The first part of the discussion is relevant to the findings of the research, as it contains the restatement of the primary result and the comparison of it to literature sources. Thus, the authors prove their hypothesis that training is significant for increasing the level of performance and contributes by 45% to this purpose. The result contradicts with one of the theories claiming that the number does not exceed 20% (Budiningsih et al. 643).
However, the rest of the discussion does not have a direct relation to the survey results and analysis. Budiningsih et al. include the findings from other sources and develop the thought about competencies acquired as a result of training. Based on this short literature review, the authors conclude that performance is predicted by both competencies and training (Budiningsih et al. 652). However, it would be better to put this statement as a direction for future research.
The factors listed under this part of the discussion are presented as the authors’ conclusion. However, they have not been derived from the survey analysis made in this study. Neither there are any references for the information, which looks very precise and specific and does not resemble an idea or a proposal. Thus, the authors should have offered the topic of competencies to become the further development of this research work instead of adding facts to this part of the article. On the contrary, it would be better to discuss the training process and the elements of it that contribute most to performance.

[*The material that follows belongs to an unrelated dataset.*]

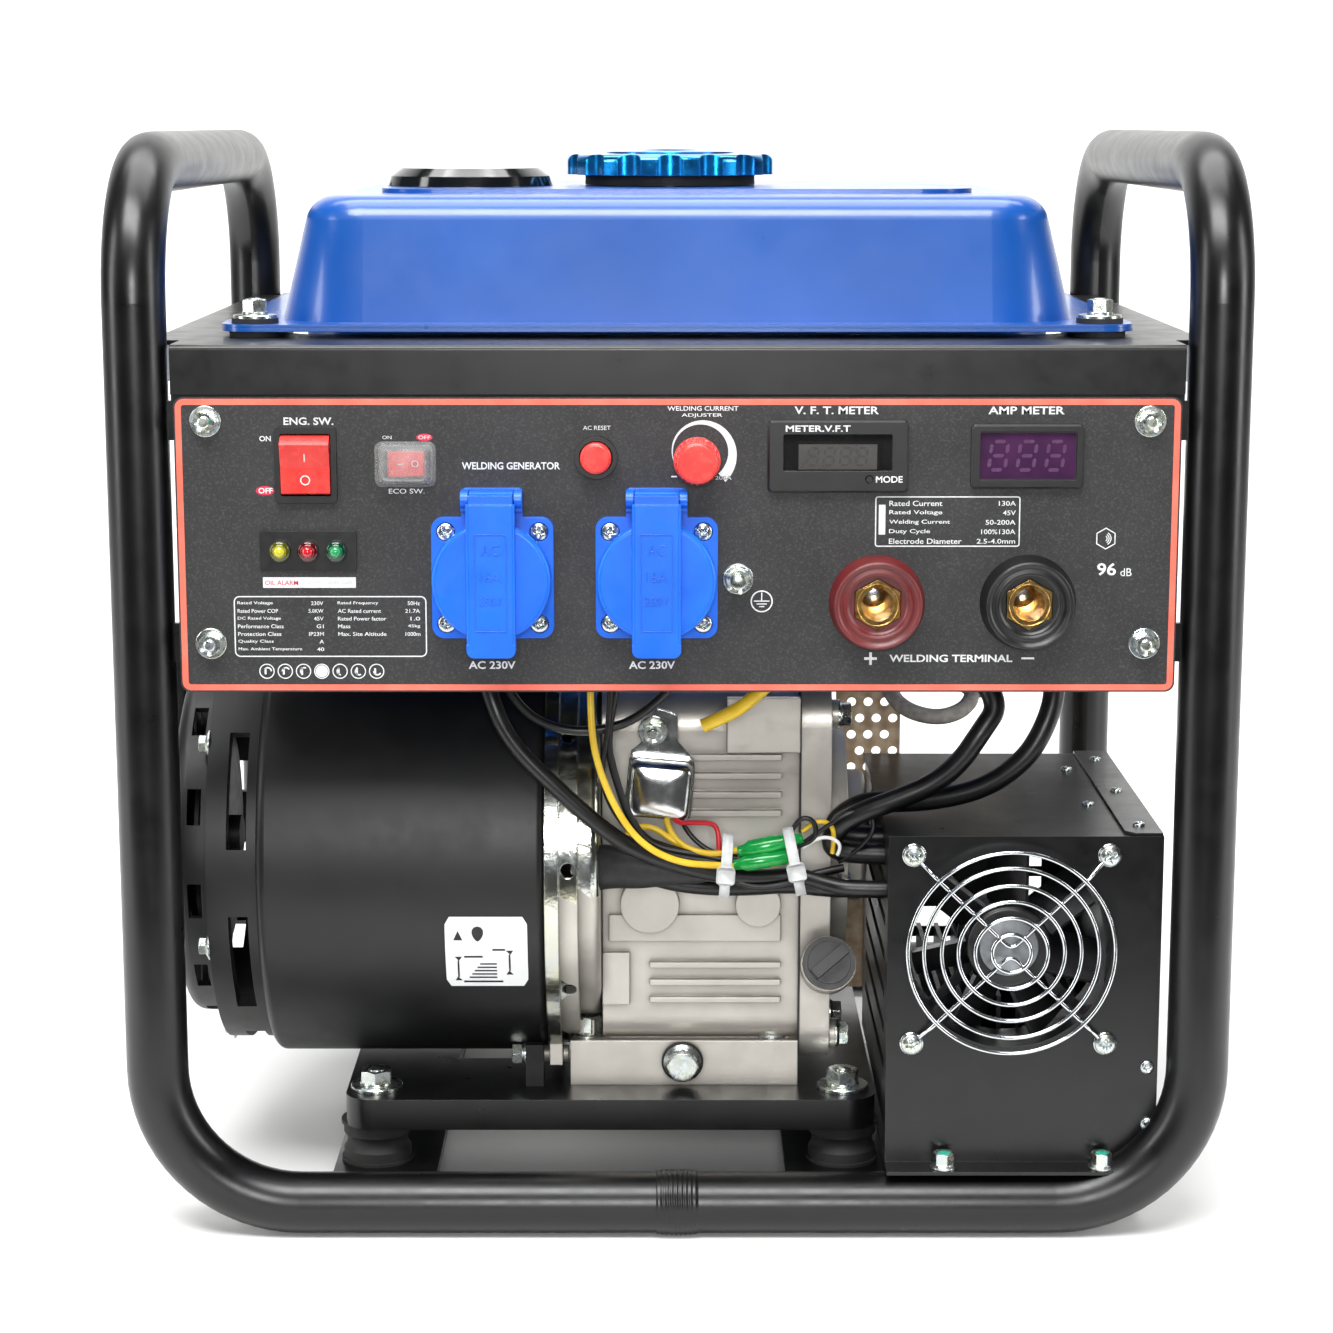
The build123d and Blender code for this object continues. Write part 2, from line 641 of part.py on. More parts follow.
def weld_terminal_insert(x, z):
    """The brass socket of a weld terminal, with its key slot at the top."""
    insert = hexagon_y(x, (terminal_front + 2.6, panel_front + 2), z, 18.4)
    insert += rod_y(x, (panel_front + 2, panel_front + 30), z, 9.5)
    bore_back = terminal_front + 2.6 + 28
    insert -= rod_y(x, (terminal_front, bore_back), z, terminal_bore)
    return insert - block((x - 2.2, x + 2.2), (terminal_front, bore_back - 14), (z, z + 8.6))


def earth_bolt():
    """The earthing screw with its washers and the nut behind the panel."""
    x, z = earth_at
    bolt = rod_y(x, (panel_front - 1.4, panel_front), z, 6.2)
    bolt += hexagon_y(x, (panel_front - 6.2, panel_front - 1.4), z, 10)
    bolt += rod_y(x, (panel_front, panel_front + 14), z, 3.0)
    return bolt + hexagon_y(x, (panel_front + panel_sheet, panel_front + 7), z, 10)


# ---------------------------------------------------------------- inverter case and its fan

def inverter_case():
    """The folded steel case of the inverter, with mounting flanges and the fan opening."""
    front = case_y[0]
    plate = block((case_x[0] - 1, case_flange_x), (front, front + case_sheet), (case_flange_z, case_z[1]))
    case = block(case_x, (front, case_y[1]), case_z)
    inner_x = (case_x[0] + case_sheet, case_x[1] - case_sheet)
    inner_z = (case_z[0] + case_sheet, case_z[1] - case_sheet)
    case -= block(inner_x, (front + case_sheet, case_y[1] + 1), inner_z)
    case += plate
    case += block((case_x[0] - 1, case_flange_x), (front, case_y[1]), (case_z[1] - case_sheet, case_z[1]))
    case += block((case_x[1], case_flange_x), (front, case_y[1]), (40, 41.5))
    foot_z = (case_flange_z, case_flange_z + case_sheet)
    case += block((case_x[0] - 1, case_flange_x), (front - 13, case_y[1]), foot_z)
    case -= rod_y(fan_at[0], (front - 1, front + 3), fan_at[1], fan_radius)
    for dx in (-fan_screw, fan_screw):
        for dz in (-fan_screw, fan_screw):
            case -= rod_y(fan_at[0] + dx, (front - 1, front + 3), fan_at[1] + dz, 2.2)
    for i in range(6):
        case -= block((case_x[0] - 2, case_x[0] + 2), (-150, -30), (62 + 16 * i, 67 + 16 * i))
    return case


def inverter_stand():
    """The folded stand that carries the inverter case, welded to the right cross-member."""
    stand = block((96, 204), (-166, -20), (18, 20)) + block((96, 98), (-166, -20), (12.2, 20))
    for y in (-150, -40):
        stand += block((100, 200), (y, y + 12), (18, case_flange_z - 0.01))
    return stand


def inverter_heatsink():
    """The finned aluminium base of the inverter board."""
    sink = block((97, 186), (-140, -18), (52, 58))
    for i in range(11):
        fin = 98 + 8.4 * i
        sink += block((fin, fin + 2), (-140, -18), (58, 92))
    return sink


def cooling_fan_frame():
    """The square frame of the cooling fan with its motor boss and four struts."""
    x, z = fan_at
    y = (case_y[0] + case_sheet, case_y[0] + case_sheet + 25)
    frame = plate_y(x, y, z, 92, 92, 5) - rod_y(x, (y[0] - 1, y[1] + 1), z, fan_radius)
    frame += rod_y(x, (y[1] - 2.5, y[1]), z, 20)
    for turn in range(4):
        strut = block((-2, 2), (y[1] - 2.5, y[1]), (18, fan_radius + 0.5))
        frame += Pos(x, 0, z) * Rot(0, 45 + 90 * turn, 0) * strut
    for dx in (-fan_screw, fan_screw):
        for dz in (-fan_screw, fan_screw):
            frame -= rod_y(x + dx, (y[0] - 1, y[1] + 1), z + dz, 2.2)
    return frame + rod_y(x, (y[1] - 16, y[1] - 2), z, 2.0)


def cooling_fan_rotor():
    """The fan's hub and seven pitched blades on the motor's pin."""
    x, z = fan_at
    y = (case_y[0] + case_sheet + 2, case_y[0] + case_sheet + 21.5)
    hub = fillet(rod_y(0, y, 0, 18).edges().sort_by(Axis.Y)[:1], 2)
    middle = (y[0] + y[1]) / 2
    blade = Pos(0, middle, 29.5) * Rot(0, 0, 42) * Box(2.0, 22, 24.2)
    blade &= rod_y(0, (y[0], y[1]), 0, 41.2)
    for i in range(7):
        hub += Rot(0, i * 360 / 7, 0) * blade
    return Pos(x, 0, z) * (hub - rod_y(0, (y[1] - 14, y[1] + 1), 0, 2.0 + running_gap))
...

Despite the serious work presented on analyzing the survey results through numerous calculations, the research does not provide enough grounding for the findings offered by its authors. The article has clear statements, but there are often little to no facts or explanation behind them. Budiningsih et al. pack the paper with numbers and fail to describe their origin. The survey structure is unclear, as are the factors of training that contribute most to the performance development.
The discussion partially relies on one of the author’s previous studies, which may be a cause of low objectivity. The methodology does not include the technology factor as one of the training options, and the benefits of the digital era mentioned in the title of the article are not tested and measured. Finally, the whole work contains numerous grammar mistakes, making it difficult to read and raising questions about the quality of the journal editing.
Budiningsih et al. “Improvement of Employees’ Performance through Training Intervention in Digital Era.” European Research Studies Journal, vol. XX, no. 4B, 2017, pp. 637-654.